Power BI is powerful, but like any BI tool, it has its limitations when dealing with massive datasets — both in terms of performance and architecture.
One of the main limitations is memory constraint and dataset size. In Power BI Pro, a dataset can only be up to 1 GB (compressed), and even in Power BI Premium, while large models are supported (up to 400 GB per dataset), everything still needs to fit in memory. This can cause refresh bottlenecks or slow query performance if not optimized properly. To handle that, I use data modeling best practices — such as creating a star schema, removing unnecessary columns, using proper data types, and avoiding calculated columns in favor of DAX measures. These techniques can reduce model size drastically.
In one project with a retail client managing billions of transaction rows, we used aggregate tables and Hybrid Tables to manage performance. The historical data was stored in Import mode (aggregated at daily or weekly level), while the latest few days were connected via DirectQuery for near real-time visibility. This hybrid approach allowed users to query large volumes of data without compromising speed.
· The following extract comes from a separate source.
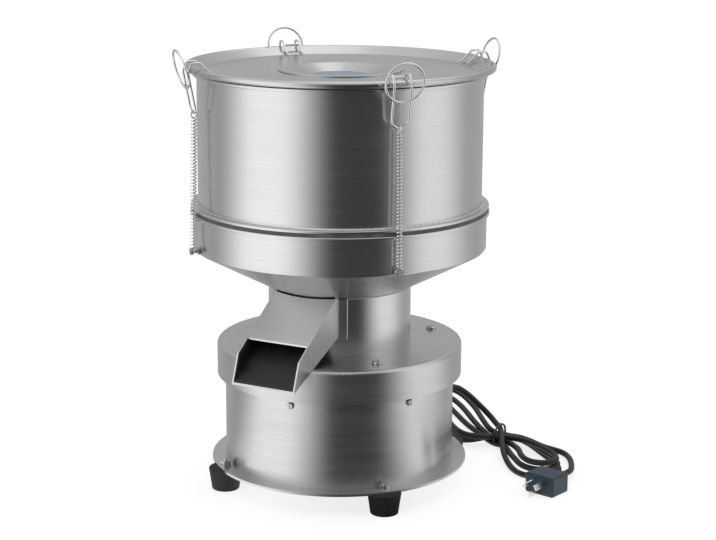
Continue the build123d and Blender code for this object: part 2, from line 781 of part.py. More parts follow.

Another limitation is data refresh time and concurrency. Large datasets take longer to refresh, and concurrent refreshes can strain Premium capacity. To overcome this, I’ve used incremental refresh — which updates only the changed partitions instead of the entire dataset. For example, in a sales reporting solution with 5 years of data, we configured incremental refresh to only update the last 7 days. That reduced refresh time from 90 minutes to about 10.
A common challenge I’ve faced is DirectQuery latency — when queries hit live databases with complex joins, performance can drop significantly. To solve that, I push complex logic to the database layer using pre-calculated views or stored procedures. In some cases, we used Azure Synapse or Databricks as a middle layer to handle heavy transformations before bringing summarized data into Power BI.
Another limitation is Premium capacity management — even though Premium allows large models, capacity overload can slow down refreshes or report rendering. We monitor this using the Power BI Premium Capacity Metrics app and Azure Log Analytics to analyze memory and CPU utilization. Based on that, we fine-tune refresh schedules, reduce dataset duplication, and leverage shared semantic models so multiple reports reuse one optimized dataset.
When dataset size or complexity exceeds what Power BI can comfortably handle, I also consider Direct Lake mode in Microsoft Fabric as an alternative. It combines the performance of Import with the scalability of a lakehouse — eliminating the need to copy data into Power BI memory.
In summary, while Power BI has clear limits in handling extremely large datasets, those can be mitigated through smart data modeling, partitioning, aggregations, and leveraging the right storage mode. The key is to design the architecture so that Power BI focuses on analytics and visualization, not on raw data storage or heavy computation.